We have very particular requirements for the database layer of EmailSucces, we want a system which:
- is ultra fast for writes
- can be replicated among tens of machines. without any shared medium or SAN
- can handle thousands of tables
- can handle multi-table transactions
- can handle multi-table queries
- scale horizontally on the number of tables, simply adding macchines
- can optionally run inside the same process of the JVM which runs the main service
- can be controlled by using SQL language and the JDBC API
- can support indexing of data
So we designed a new Key-Value database which will be fast enough to handle the write load of the system and then we added an SQL Planner and a JDBC Driver.
We already have great experience of Apache BookKeeper and Apache ZooKeeper projects, as we use them to build sophisticated distributed services, for instance Majordodo (which is open source and you can find it on GitHub and Maven Central), and we decided to use BookKeeper as write-ahead transaction log and ZookKeeper for group membership and coordination..
HerdDB overviewFrom the API point of view you can see HerdDB as a traditional SQL-based database, so your are going to issue CREATE TABLE, SELECT, INSERT, JOIN...statements and the system will do what you expect.
But internally it works as a Key-Value engine, accessing to data by the Primary Key is as fast a possible, both for reads and for writes.

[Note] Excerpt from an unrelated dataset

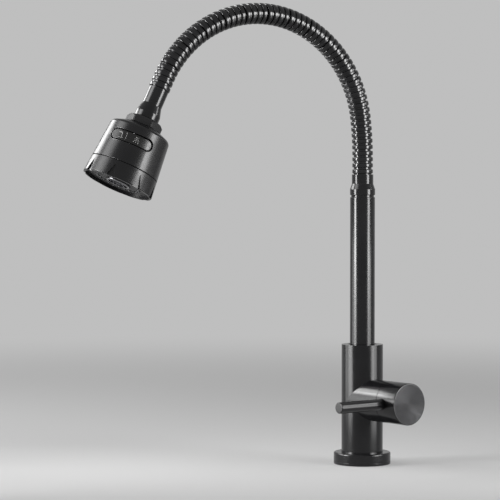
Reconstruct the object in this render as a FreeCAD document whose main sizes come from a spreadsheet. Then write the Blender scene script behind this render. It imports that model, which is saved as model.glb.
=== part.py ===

In fact the primary user of HerdDB, EmailSucess, uses it to store the state of every single email message.
On the Key-Value core we added the ability to run scans and multi-row updates, aggregate functions and so on, this way you can use it like any other SQL database.
The main unit of work for an HerdDB cluster is the tablespace, a tablespace is a group of tables. In the context of a tablespace you can run transactions, joins and subqueries which span multiple tables.
In a cluster for each tablespace a leader node is designated by the administrator (with some kind of auto-healing and auto leader reassignment in case of failure) and all the transactions on its tables are run on that node.
This system scales well by having many tablespaces and so the load can be spread among all the machines in the cluster.
Indexes are supported by using an implementation of the Block Range Index pattern (BRIN indexes), adapted to the way the HerdDB uses to store data.
The database can be accessed from outside the process by using TLS and authentication is performed using SASL with Kerberos or the simpler DIGEST-MD5 mechanism.
The write pathThe most critical path for data access in HerdDB is the write path, in particular the INSERT and the UPDATE-by-PK data manipulation statements are the most important for us, together with the GET-by-PK.
The leader of the tablespace keeps in memory a data structure which holds all the PKs for a table in an hash table, and an in-memory buffer which contains all the dirty and/or recently accessed records.
When an INSERT reachs the the server the write is first logged to the log, then the map of valid PKs gets updated and the new record is stored in the memory buffer.
If an UPDATE is issued on the same PK (and this is our primary use case) the update is directly performed in memory, without hitting "data pages" disks, we only write to the log in order to achieve durability.
If a GET comes for the same PK we can read directly the "dirty" record from the buffer.
After a configurable timeout or when the system is running out of memory a checkpoint is performed and buffers are flushed to disk, creating immutable data pages, so usually all the work is in memory, writes are performed serially on the transaction log and when flushing to disk complete data pages are written, without ever modifiing existing files.
This kind of write pattern is very suitable of our use case: data files are always written or read entirely, leveraging the most of OS caches.
Replication and Apache BookKeeperHerdDB leverages Apache BookKeeper ability to provide a distributed write ahead log, when a node is running as leader it writes each state change to BookKeeper, working as a replicated state machine.
- each write is guaranteed to be "durable" after the ack from BookKeeeper
- each replica is guaranteed to read only entries for which the ack has been received from the writer (the Last-Add-Confirmed protocol)
- each leader (the basic storage unit of BookKeeper) can be written only once
If a "new leader" comes in, BookKeeper will fence out the "old leader", preventing any further write to the ledger, this way the old leader will not be able to carry on its activity and change its local state: this will guarantee that every node will converge to the same consistent view of the system.
A very good explanation on how this can be done is provided in the BookKeeper tutorial.
Apache BookKeeper servers, called Bookies, can be run standalone but the preferred way is to run them inside the same JVM of the database, leveraging the ability to talk to the Bookie without passing from the network stack.